I don’t have a complete answer to the ‘problem’ of violence in the Old Testament. I do have a response to offer. It is a partial response, but perhaps together we can arrive at a more complete response.

Understanding the Bible as “story” helps to provide a framework for reading and interpreting the Bible. When I use the word “story” I don’t mean “fiction” or even “non fiction”. The Biblical story is true in a way that is deeper and more real and more complex than the simple categories of “fiction” or “non fiction”. Story is a helpful concept for us. A story has a beginning, middle and end. A story is about something. The Bible is God’s revelation of God’s self to us. The written Word that points us to the living Word.  Through the Biblical story we learn the story of God at work in the world, at work in history, at work in and through human beings.  It is also the story of our unfolding understanding of who God is. God is telling us who God is by how God interacts in the world and human history and we  (and this includes the writers of the Bible) are trying to understand what we have seen, heard and experienced.

How does this help us make sense of the violence in the Old Testament?  Honestly? It makes things more difficult. We can’t simply say something along the lines of, “God told Joshua to wage war, so God approves of, at least some, wars.”  Understanding the Old Testament as part of a larger story of God at work in the world raises questions about the ways God is at work in the world. Does God work through flawed humans and flawed cultures? If so, does that imply God’s endorsement of the culture and its systems? We also have to ask ourselves how much of the story has been shaped by the limits of the humans who first received the story?

This isn’t a new approach, we’ve done this with other issues. God gives Israel rules concerning slavery. Does that mean God approves of slavery? Not too many of us are willing to make that claim. Many of us would be more comfortable thinking that God was working within flawed human institutions, making them more humane with the ultimate goal of redeeming them. In the case of slavery, its redemption  means it’s abolition.

Polygamy is another example.
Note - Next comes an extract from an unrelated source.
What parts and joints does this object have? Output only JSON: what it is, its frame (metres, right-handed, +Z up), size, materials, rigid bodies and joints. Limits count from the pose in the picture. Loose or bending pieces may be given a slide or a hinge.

Polygamy is obviously present in the Old Testament. But even those, perhaps especially those,  who look to the Scripture for a “Biblical model of marriage” don’t suggest that polygamy is God’s ideal. We recognize that the cultural and societal norms of the time influenced the actions of ancient people. And the practices of ancient people are not necessarily normative for us.

I think the same reasoning can help us as we confront the violence in the Old Testament. Scholars tell us that over the long course of history, humankind has become less violent. Are we moving toward God’s ideal? And can we acknowledge our history of violence without using it as a warrant for violence in our times?

It also helps to take the long view. When we look at the violence in the Old Testament, what we see is that it didn’t work. All the fighting on God’s behalf didn’t establish God’s kingdom on earth. People might have been trying to establish God’s kingdom. They might have believed they were fighting God’s fight on God’s behalf. But when the fighting was over and it was time to rule as God’s agents, it wasn’t God’s rule that happened. Old Testament warriors may have won battles but they didn’t win the war.

When we read the Bible as story, that practice helps us realize that what was culturally normal or appropriate in the Ancient Near East does not have to be made normal or appropriate or palatable for us. We are not called to live Joshua’s way in Joshua’s world. Or David’s way. Or the way of any Old Testament leader. That is not the part of the story we inhabit. We are followers of the risen Christ.  What is to be normal and appropriate for us is not based on Joshua, or Moses, or Abraham, or David, but rather Jesus. Can we learn things, important things about God and humans from reading the Old Testament?  Of course. But our benchmark for behavior, the way we live in the world is Jesus. The world is different since the resurrection.  We are called into a new world, a new way of being.

We may still wrestle with the question of whether the violence in the Old Testament was God’s will at that time. But we can know, because we know Jesus, that it is not God’s will for our time.